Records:
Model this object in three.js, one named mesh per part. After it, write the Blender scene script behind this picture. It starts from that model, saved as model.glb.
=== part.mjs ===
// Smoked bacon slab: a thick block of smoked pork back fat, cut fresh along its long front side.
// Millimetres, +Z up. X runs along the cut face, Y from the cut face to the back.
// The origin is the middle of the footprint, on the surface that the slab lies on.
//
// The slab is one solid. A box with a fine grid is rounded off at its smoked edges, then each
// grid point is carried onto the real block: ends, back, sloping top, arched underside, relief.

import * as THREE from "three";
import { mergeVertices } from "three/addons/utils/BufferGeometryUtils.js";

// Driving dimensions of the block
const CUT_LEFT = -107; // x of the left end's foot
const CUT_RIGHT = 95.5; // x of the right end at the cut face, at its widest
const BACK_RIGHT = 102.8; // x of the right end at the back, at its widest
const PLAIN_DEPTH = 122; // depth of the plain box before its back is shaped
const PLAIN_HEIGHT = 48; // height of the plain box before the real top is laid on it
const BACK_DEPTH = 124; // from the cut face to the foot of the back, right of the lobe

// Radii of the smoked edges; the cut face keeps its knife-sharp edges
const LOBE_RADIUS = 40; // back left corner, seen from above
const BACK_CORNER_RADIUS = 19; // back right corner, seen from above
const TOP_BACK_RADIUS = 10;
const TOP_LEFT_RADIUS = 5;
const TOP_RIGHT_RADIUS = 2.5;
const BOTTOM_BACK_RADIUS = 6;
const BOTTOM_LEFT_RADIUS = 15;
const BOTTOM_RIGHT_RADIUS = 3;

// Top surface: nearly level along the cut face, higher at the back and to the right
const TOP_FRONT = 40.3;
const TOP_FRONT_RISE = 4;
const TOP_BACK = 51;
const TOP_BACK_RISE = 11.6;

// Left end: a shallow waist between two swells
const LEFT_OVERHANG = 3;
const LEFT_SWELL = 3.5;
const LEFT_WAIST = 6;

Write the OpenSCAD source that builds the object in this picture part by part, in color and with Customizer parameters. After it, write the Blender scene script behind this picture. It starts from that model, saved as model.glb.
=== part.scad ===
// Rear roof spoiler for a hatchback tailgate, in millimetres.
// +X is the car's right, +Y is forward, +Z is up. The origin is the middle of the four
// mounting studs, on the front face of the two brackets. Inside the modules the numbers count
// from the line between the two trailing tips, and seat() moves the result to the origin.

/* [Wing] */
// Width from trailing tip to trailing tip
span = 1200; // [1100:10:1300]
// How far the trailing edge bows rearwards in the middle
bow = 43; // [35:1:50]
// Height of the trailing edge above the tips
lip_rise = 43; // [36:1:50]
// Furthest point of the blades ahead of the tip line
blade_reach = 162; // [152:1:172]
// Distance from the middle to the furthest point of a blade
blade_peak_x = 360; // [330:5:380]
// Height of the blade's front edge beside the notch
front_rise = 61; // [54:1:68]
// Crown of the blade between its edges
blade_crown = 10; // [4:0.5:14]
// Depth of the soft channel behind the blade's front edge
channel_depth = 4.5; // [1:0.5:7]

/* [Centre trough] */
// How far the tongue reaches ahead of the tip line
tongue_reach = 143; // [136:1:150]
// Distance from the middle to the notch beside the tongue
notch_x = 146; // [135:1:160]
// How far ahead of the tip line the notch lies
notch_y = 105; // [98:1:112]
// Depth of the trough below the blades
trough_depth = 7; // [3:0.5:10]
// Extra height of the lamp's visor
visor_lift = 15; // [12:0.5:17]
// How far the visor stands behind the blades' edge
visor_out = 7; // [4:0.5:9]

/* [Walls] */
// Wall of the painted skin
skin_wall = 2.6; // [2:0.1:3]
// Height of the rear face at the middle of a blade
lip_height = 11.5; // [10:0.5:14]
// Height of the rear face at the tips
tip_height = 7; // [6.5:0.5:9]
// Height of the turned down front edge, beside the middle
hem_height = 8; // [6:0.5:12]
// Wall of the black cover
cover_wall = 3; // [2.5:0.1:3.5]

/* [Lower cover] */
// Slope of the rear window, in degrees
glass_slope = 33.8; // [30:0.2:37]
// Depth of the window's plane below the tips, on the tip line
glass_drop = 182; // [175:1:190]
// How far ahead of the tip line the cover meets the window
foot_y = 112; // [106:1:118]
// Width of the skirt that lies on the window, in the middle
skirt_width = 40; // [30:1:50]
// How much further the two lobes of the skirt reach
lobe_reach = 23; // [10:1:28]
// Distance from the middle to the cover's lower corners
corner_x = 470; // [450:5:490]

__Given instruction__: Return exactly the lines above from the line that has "Write the OpenSCAD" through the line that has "cover_wall = 3; // [2.5:0.1:3.5]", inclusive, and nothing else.

__Full solution__:
Write the OpenSCAD source that builds the object in this picture part by part, in color and with Customizer parameters. After it, write the Blender scene script behind this picture. It starts from that model, saved as model.glb.
=== part.scad ===
// Rear roof spoiler for a hatchback tailgate, in millimetres.
// +X is the car's right, +Y is forward, +Z is up. The origin is the middle of the four
// mounting studs, on the front face of the two brackets. Inside the modules the numbers count
// from the line between the two trailing tips, and seat() moves the result to the origin.

/* [Wing] */
// Width from trailing tip to trailing tip
span = 1200; // [1100:10:1300]
// How far the trailing edge bows rearwards in the middle
bow = 43; // [35:1:50]
// Height of the trailing edge above the tips
lip_rise = 43; // [36:1:50]
// Furthest point of the blades ahead of the tip line
blade_reach = 162; // [152:1:172]
// Distance from the middle to the furthest point of a blade
blade_peak_x = 360; // [330:5:380]
// Height of the blade's front edge beside the notch
front_rise = 61; // [54:1:68]
// Crown of the blade between its edges
blade_crown = 10; // [4:0.5:14]
// Depth of the soft channel behind the blade's front edge
channel_depth = 4.5; // [1:0.5:7]

/* [Centre trough] */
// How far the tongue reaches ahead of the tip line
tongue_reach = 143; // [136:1:150]
// Distance from the middle to the notch beside the tongue
notch_x = 146; // [135:1:160]
// How far ahead of the tip line the notch lies
notch_y = 105; // [98:1:112]
// Depth of the trough below the blades
trough_depth = 7; // [3:0.5:10]
// Extra height of the lamp's visor
visor_lift = 15; // [12:0.5:17]
// How far the visor stands behind the blades' edge
visor_out = 7; // [4:0.5:9]

/* [Walls] */
// Wall of the painted skin
skin_wall = 2.6; // [2:0.1:3]
// Height of the rear face at the middle of a blade
lip_height = 11.5; // [10:0.5:14]
// Height of the rear face at the tips
tip_height = 7; // [6.5:0.5:9]
// Height of the turned down front edge, beside the middle
hem_height = 8; // [6:0.5:12]
// Wall of the black cover
cover_wall = 3; // [2.5:0.1:3.5]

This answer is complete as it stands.